Boosting refers to modifying a weak learner or a weak hypothesis to make it perform better. A weak hypothesis or a weak learner is defined as one whose performance is at least slightly better than a random chance.

In gradient boosting, decision trees are used as the weak learner and are parameterized using gradient descent. Each tree obtains the instances it handles well and leaves the hard-to-handle instances to the following trees. The model adds a fixed number of tree-structured weak learners once a time and stops when the loss reaches an acceptable level or no longer improves on external validation data. Thus, gradient boosting is a greedy algorithm that can quickly overfit a training dataset. We tune several key hyperparameters to add constraints to the training process.

learning_rate: The model shrinks the contribution of each tree by the specified learning rate. default is 0.1
n_estimators: The number of boosting stages to perform. More boosting stages add more trees to the model and perform fairly better. There is a considered trade-off between learning_rate and n_estimators, but we give a fair amount of attempts for both parameters in the hope of the best performance.
max_depth: The maximum depth limit the number of nodes in the tree. And it can start with one node per tree.
subsample: The value determines the fraction of samples to be used from fitting individual base learners.

We first set up lists of these parameters in their acceptable range with large intervals. After looping through all combinations, we obtain the best set of parameters. We then derive new lists around the result with smaller intervals. Using this method, we get close to the actual range of possible best estimators. Although the models using different combinations are obtained through training and validation datasets, we filter the estimators with the highest r-squared score from the prediction on the test dataset to avoid overfitting.

Random Forest Regressor

Random Forest is another ensemble method that enhances learning by grouping weak learners to form a single strong learner. The robustness of Random Forest comes from the wisdom of crowds and works well on large datasets. Also, decision trees are good at capturing non-linear relationships between input features and the target variable.

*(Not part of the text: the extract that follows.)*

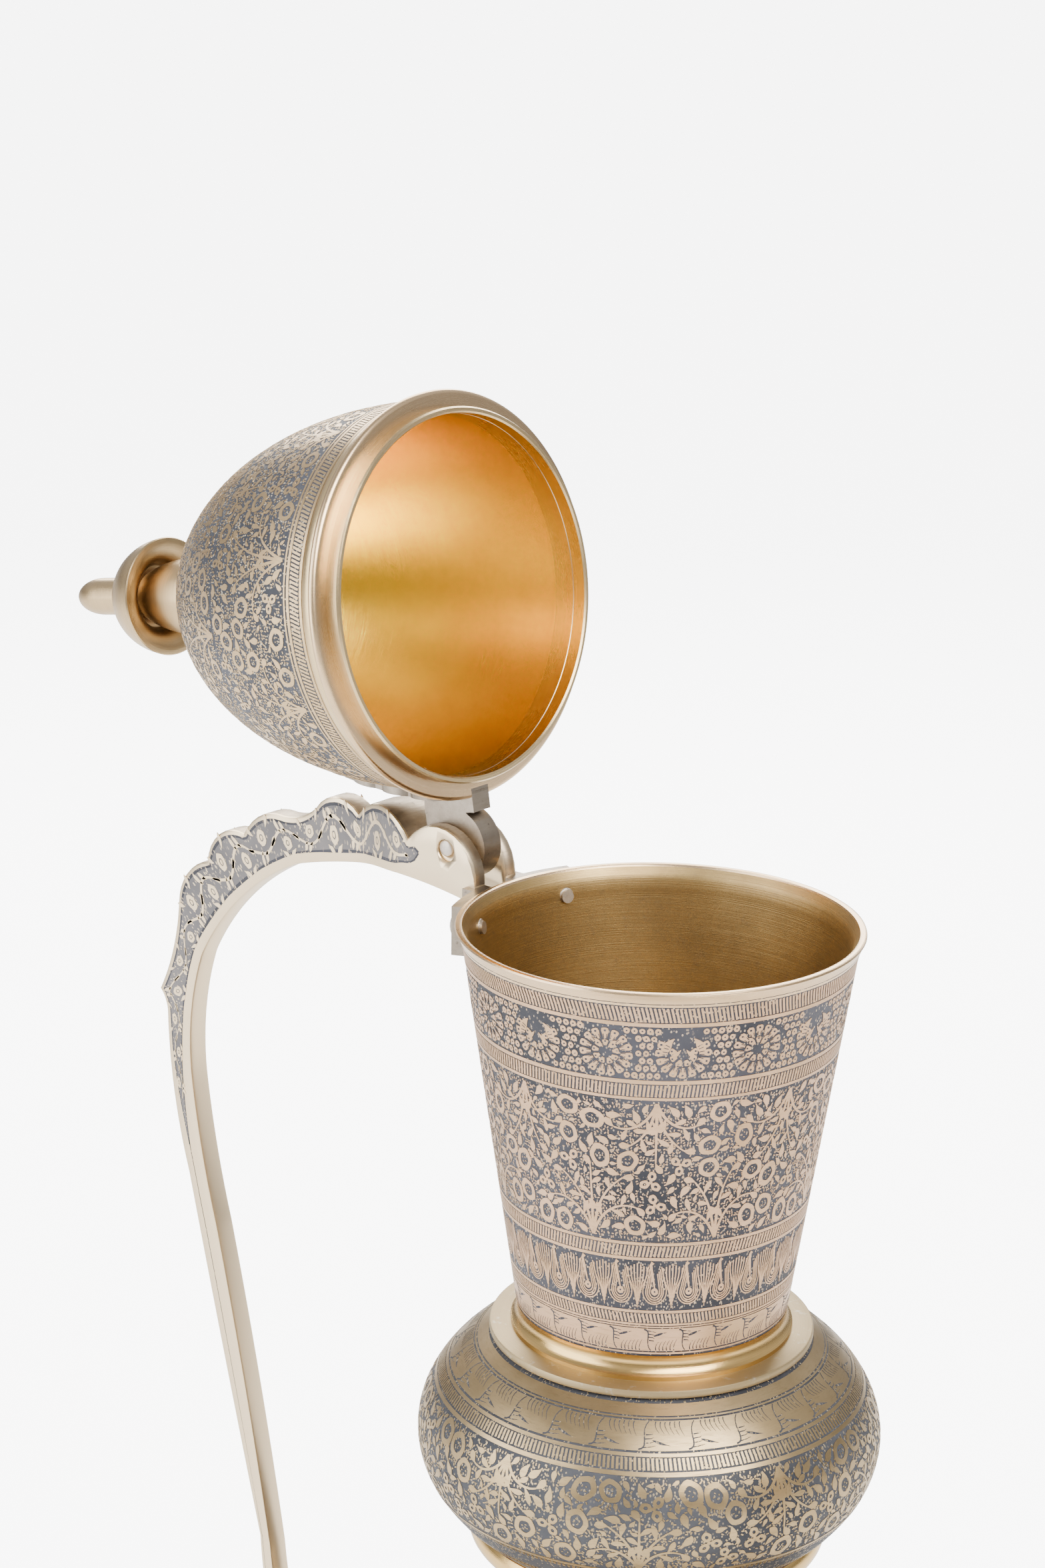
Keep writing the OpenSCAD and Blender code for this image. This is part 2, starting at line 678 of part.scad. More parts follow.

We use Random Forest Regressor model to predict commodity returns. Similar to Boosting, the parameters tuned in the model are n_estimators and max_depth. Then we set up lists of these parameters and loop through all combinations to get the best set of parameters. Finally, we filter out the estimators with the highest r-squared score.

n_estimators: the number of trees in the forest
max_depth: The maximum depth limit the number of nodes in the tree

Feedforward Neural Network

Feedforward Neural Network is a group of models using linear layers and activation. It could be used to model non-linear relationships and dig into the deep insights of a dataset. Gradient descent based optimizers and schedulers are used for the training process. Neural Network is different from the previous two methods. It requires a large number of choices for training hyper-parameters.

To avoid overfitting, we maintain 2 hidden layers for the network, with the units of the 2nd hidden layer being 2 times the units of the 1st hidden layer.

We use an Adam optimizer, a linear scheduler with warmups and, the MSE loss function for the optimization program.

We first try to find the best choice of hyper-parameters according to r-squared scores, by training the model on the training dataset and then do validation on the validation dataset. With the best choice of hyper-parameters, we do formal training on the overall training dataset and get the r-squared scores on the testing dataset.

base_hidden_layer_units: The base number of units for the first hidden layer.
learning_rate: The variable deciding the scale of gradient changes applied to network parameters.
epochs: The time of optimization processes on the training dataset repeatedly.
activation: The choice of activation function for hidden layers.
batch_size: Size of batch to compute the loss. Updating parameters using the loss computed on a batch of data points prevents the network from going into some local optimal regions.
max_grad_norm: The value used to clip the parameter gradients before each update.
num_warmup_steps: Warmup steps for the scheduler. Default 3.

All the models' code can be found here.

Results

FIGURE 2 Performance of Different ML Models. The left figure plots the performance using comment-generated features. The right figure plots the performance using submission-generated features.
Visualization Code

Because the market is very efficient, financial asset returns are hard to predict. From FIGURE 2, even though most models do not work well, gradient boosting can generate positive returns. Moreover, we notice that comment-generated features generally have better results than submission-generated features.

FIGURE 3 Performance of Different ML Models on Different Commodities. The left figure plots the performance using comment-generated features. The right figure plots the performance using submission-generated features.
Visualization Code

FIGURE 3 plots the model performance on each asset. It is clear to see that some assets can be better predicted than others. Predictions on Natural Gas returns are almost always better than other commodities.

FIGURE 4 Feature Importance on Natural Gas Prediction.Visualization Code.

FIGURE 4 plots the feature importance of gradient boosting method on natural gas prediction. The first topic related to [people, city, vote, crimea, putin, territory, state, country, force, belarus] has the best predictive power. Topic timeseries and other commodity features also show strong importance in gradient boosting method.